Set down exactly the lines of the listing below, please, beginning with the first and ending with the line that holds "hanging_hole_depth = 6.0".

########################################

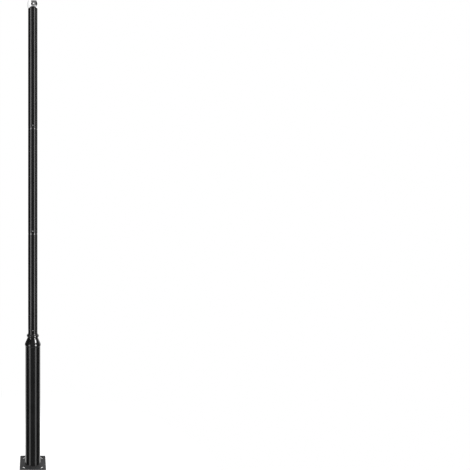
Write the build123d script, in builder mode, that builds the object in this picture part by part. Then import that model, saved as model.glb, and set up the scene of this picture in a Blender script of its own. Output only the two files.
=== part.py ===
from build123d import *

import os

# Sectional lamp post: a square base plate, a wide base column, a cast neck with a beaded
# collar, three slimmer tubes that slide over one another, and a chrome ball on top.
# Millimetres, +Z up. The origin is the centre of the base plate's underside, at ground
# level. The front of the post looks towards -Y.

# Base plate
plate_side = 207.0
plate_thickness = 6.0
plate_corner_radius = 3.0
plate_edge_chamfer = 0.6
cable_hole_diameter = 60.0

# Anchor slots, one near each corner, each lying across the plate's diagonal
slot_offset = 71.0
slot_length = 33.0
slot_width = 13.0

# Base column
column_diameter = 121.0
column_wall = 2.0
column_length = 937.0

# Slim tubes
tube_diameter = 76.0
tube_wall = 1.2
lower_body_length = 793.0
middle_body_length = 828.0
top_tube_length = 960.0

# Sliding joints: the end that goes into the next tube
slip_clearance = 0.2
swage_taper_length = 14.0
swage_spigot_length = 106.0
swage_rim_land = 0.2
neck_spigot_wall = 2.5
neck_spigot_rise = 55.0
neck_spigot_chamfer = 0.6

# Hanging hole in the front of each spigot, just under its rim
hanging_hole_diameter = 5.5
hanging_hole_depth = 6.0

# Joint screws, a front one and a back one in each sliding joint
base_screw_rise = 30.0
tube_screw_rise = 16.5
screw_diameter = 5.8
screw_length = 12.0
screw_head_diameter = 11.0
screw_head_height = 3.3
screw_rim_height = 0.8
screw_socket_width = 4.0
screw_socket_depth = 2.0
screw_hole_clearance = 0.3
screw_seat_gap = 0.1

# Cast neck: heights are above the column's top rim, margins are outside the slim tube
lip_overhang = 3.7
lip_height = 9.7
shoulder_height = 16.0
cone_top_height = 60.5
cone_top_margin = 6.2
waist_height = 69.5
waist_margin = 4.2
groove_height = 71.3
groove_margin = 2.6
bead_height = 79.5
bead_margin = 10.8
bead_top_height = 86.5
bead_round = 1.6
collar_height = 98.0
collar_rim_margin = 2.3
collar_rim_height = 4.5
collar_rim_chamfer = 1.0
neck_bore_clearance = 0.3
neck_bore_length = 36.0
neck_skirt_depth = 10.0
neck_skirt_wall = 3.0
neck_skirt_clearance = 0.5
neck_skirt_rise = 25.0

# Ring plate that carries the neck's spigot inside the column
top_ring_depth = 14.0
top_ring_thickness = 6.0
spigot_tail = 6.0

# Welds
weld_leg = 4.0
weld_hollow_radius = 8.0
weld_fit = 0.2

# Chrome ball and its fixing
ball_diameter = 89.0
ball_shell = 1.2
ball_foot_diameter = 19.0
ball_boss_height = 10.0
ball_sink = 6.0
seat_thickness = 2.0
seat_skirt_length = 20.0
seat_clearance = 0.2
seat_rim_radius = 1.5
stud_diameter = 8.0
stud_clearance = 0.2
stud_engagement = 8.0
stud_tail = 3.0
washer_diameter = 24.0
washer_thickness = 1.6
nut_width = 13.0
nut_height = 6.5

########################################

THE SOLUTION:
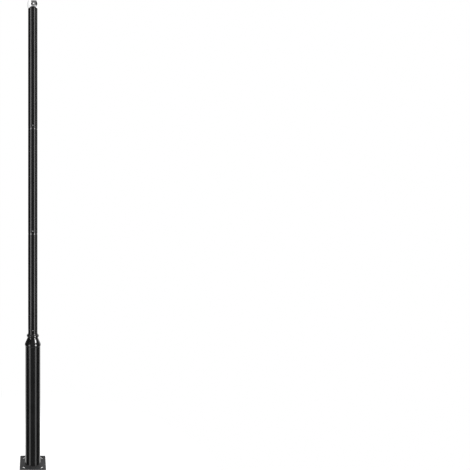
Write the build123d script, in builder mode, that builds the object in this picture part by part. Then import that model, saved as model.glb, and set up the scene of this picture in a Blender script of its own. Output only the two files.
=== part.py ===
from build123d import *

import os

# Sectional lamp post: a square base plate, a wide base column, a cast neck with a beaded
# collar, three slimmer tubes that slide over one another, and a chrome ball on top.
# Millimetres, +Z up. The origin is the centre of the base plate's underside, at ground
# level. The front of the post looks towards -Y.

# Base plate
plate_side = 207.0
plate_thickness = 6.0
plate_corner_radius = 3.0
plate_edge_chamfer = 0.6
cable_hole_diameter = 60.0

# Anchor slots, one near each corner, each lying across the plate's diagonal
slot_offset = 71.0
slot_length = 33.0
slot_width = 13.0

# Base column
column_diameter = 121.0
column_wall = 2.0
column_length = 937.0

# Slim tubes
tube_diameter = 76.0
tube_wall = 1.2
lower_body_length = 793.0
middle_body_length = 828.0
top_tube_length = 960.0

# Sliding joints: the end that goes into the next tube
slip_clearance = 0.2
swage_taper_length = 14.0
swage_spigot_length = 106.0
swage_rim_land = 0.2
neck_spigot_wall = 2.5
neck_spigot_rise = 55.0
neck_spigot_chamfer = 0.6

# Hanging hole in the front of each spigot, just under its rim
hanging_hole_diameter = 5.5
hanging_hole_depth = 6.0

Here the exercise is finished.